No domingo, a missa de sétimo dia e as trombetas indecorosas das orquestras celestiais deixaram J. com um sentimento de realização. Ele não se sentia tão feliz desde... ele não sabia. Procurou a pomba encantada com a pueril esperança de que ela estivesse por ali, como um sinal de graça concedida. No fim, ele disse para si mesmo que tinha sido apenas uma mistura de coincidência e alucinação fortuita e afortunada.  

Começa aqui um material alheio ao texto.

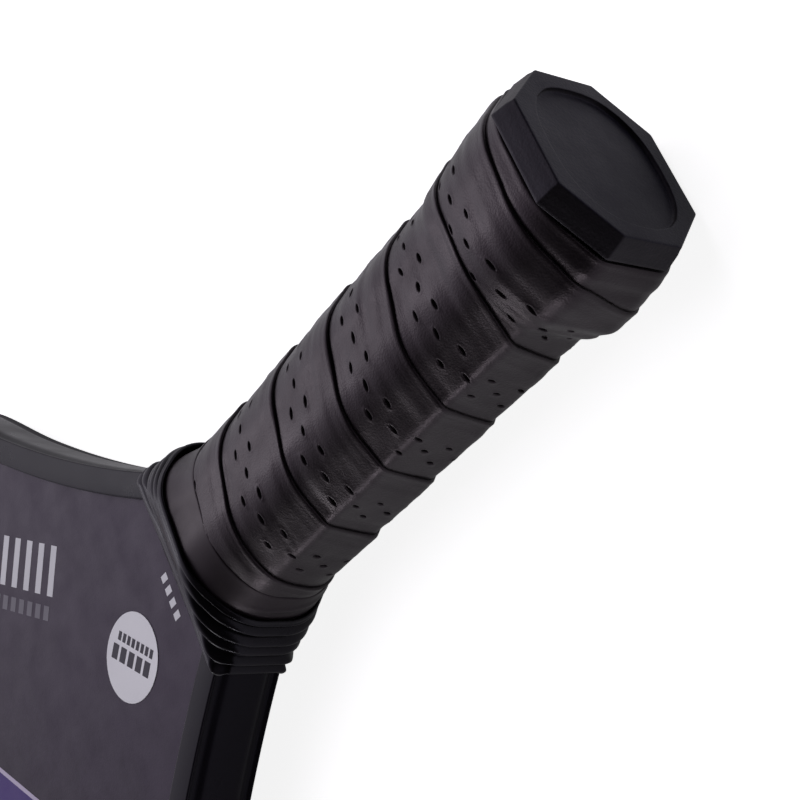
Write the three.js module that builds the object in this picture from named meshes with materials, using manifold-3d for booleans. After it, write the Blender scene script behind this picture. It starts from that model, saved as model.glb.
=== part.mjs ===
// Pickleball paddle: honeycomb panel with laminated faces, edge guard, two handle pallets, butt cap,
// spiral grip wrap, rubber collar. Millimetres, +Z up out of the front face, +Y from butt to head.
// The pieces are laid out with Y = 0 at the butt end and Z = 0 on the panel's mid-plane; the last
// group moves that to the centre of the paddle's footprint, with the lowest point at Z = 0.

import * as THREE from 'three';
import { mergeVertices } from 'three/addons/utils/BufferGeometryUtils.js';
import Module from 'manifold-3d';

const wasm = await Module();
wasm.setup();

// ---- driving dimensions ----
const PADDLE_LENGTH = 400;      // butt end to the crown of the edge guard
const HEAD_WIDTH = 200;         // across the edge guard
const HEIGHT_BELOW_MID = 18.05; // the wrap's fullest point, over the cap skirt

// panel, from the middle outwards
const CORE_THICKNESS = 12.2;
const SCRIM_THICKNESS = 0.15;
const FACE_THICKNESS = 0.55;
const BOND_LINE = 0.05;         // glue film between two layers
const TONGUE_HALF_WIDTH = 12.5;
const TONGUE_START = 6;         // from the butt end
const CELL_PITCH = 24;          // honeycomb cells, across flats with one wall
const CELL_WALL = 1.8;
const PANEL_RIM = 2.5;          // solid band left round the cells

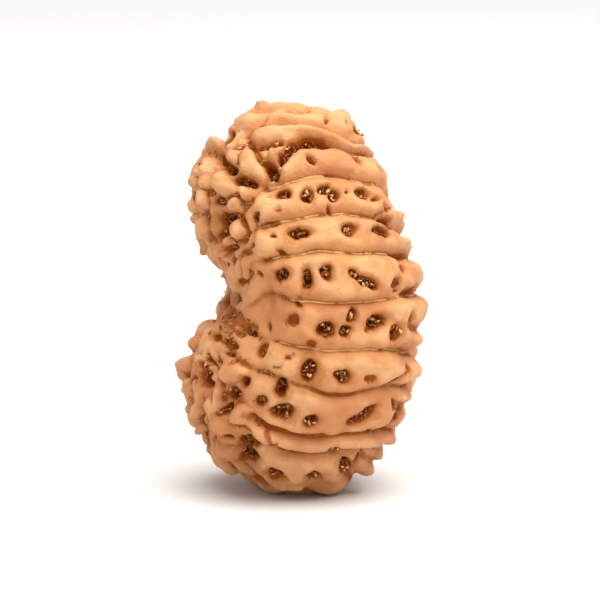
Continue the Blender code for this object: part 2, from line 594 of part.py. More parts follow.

Na segunda, após uma semana gozando o luto, quando chegou à sala de aula com um único livro novo debaixo do braço, os onze alunos que tinham resistido àquele semestre notaram a inesperada mudança no olhar de Dr. J. Ele inaugurou um sorriso e disse apenas três palavras: 
— Mudei o programa... — e então viu a pomba! Interrompeu-se. Acreditou que era a mesma pomba sem mancha, suspeitosa, iluminada. Então, percebeu que o pássaro estava sentado no ombro dela, que sorria afável… Subitamente, antes do fim, tudo desapareceu, apagou-se a luz.